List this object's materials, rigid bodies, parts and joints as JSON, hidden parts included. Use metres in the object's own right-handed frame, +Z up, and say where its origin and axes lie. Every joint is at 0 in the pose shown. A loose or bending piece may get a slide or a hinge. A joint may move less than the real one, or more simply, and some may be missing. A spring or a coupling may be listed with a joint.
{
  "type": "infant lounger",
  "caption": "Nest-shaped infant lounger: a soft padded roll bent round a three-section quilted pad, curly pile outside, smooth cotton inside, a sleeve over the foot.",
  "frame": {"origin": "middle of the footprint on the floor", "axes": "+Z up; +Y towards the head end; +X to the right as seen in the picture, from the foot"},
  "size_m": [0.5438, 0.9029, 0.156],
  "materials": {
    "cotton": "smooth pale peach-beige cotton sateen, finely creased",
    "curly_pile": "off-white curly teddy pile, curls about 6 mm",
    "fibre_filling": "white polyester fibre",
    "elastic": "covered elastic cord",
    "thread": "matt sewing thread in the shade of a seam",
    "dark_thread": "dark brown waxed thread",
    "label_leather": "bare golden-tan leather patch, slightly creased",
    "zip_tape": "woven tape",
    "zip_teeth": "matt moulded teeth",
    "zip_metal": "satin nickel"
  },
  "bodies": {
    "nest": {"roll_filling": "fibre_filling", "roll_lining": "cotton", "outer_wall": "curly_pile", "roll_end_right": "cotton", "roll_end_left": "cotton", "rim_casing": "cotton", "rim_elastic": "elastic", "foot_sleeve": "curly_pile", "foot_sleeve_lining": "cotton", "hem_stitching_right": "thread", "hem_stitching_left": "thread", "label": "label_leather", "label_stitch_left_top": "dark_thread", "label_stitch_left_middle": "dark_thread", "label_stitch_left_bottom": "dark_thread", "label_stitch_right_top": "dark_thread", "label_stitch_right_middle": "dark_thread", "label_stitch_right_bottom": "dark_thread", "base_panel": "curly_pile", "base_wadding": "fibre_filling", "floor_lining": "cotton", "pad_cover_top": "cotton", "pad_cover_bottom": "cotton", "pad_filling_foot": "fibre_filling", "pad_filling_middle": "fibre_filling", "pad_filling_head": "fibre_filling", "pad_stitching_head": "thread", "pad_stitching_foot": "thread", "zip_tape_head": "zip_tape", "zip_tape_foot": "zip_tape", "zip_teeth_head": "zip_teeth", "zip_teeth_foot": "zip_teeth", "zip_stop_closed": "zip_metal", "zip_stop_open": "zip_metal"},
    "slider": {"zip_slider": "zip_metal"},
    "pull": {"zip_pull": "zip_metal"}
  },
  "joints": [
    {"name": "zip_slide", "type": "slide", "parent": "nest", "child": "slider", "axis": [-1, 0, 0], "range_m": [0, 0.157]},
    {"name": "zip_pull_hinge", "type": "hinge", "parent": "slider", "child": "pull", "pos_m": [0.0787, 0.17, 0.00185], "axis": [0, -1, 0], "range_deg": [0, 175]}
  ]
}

» **WHAT THIS TASK INVOLVES**
Every line in the data that holds "origin" should be copied out.

» **TASK ANSWER**
List this object's materials, rigid bodies, parts and joints as JSON, hidden parts included. Use metres in the object's own right-handed frame, +Z up, and say where its origin and axes lie. Every joint is at 0 in the pose shown. A loose or bending piece may get a slide or a hinge. A joint may move less than the real one, or more simply, and some may be missing. A spring or a coupling may be listed with a joint.
  "frame": {"origin": "middle of the footprint on the floor", "axes": "+Z up; +Y towards the head end; +X to the right as seen in the picture, from the foot"},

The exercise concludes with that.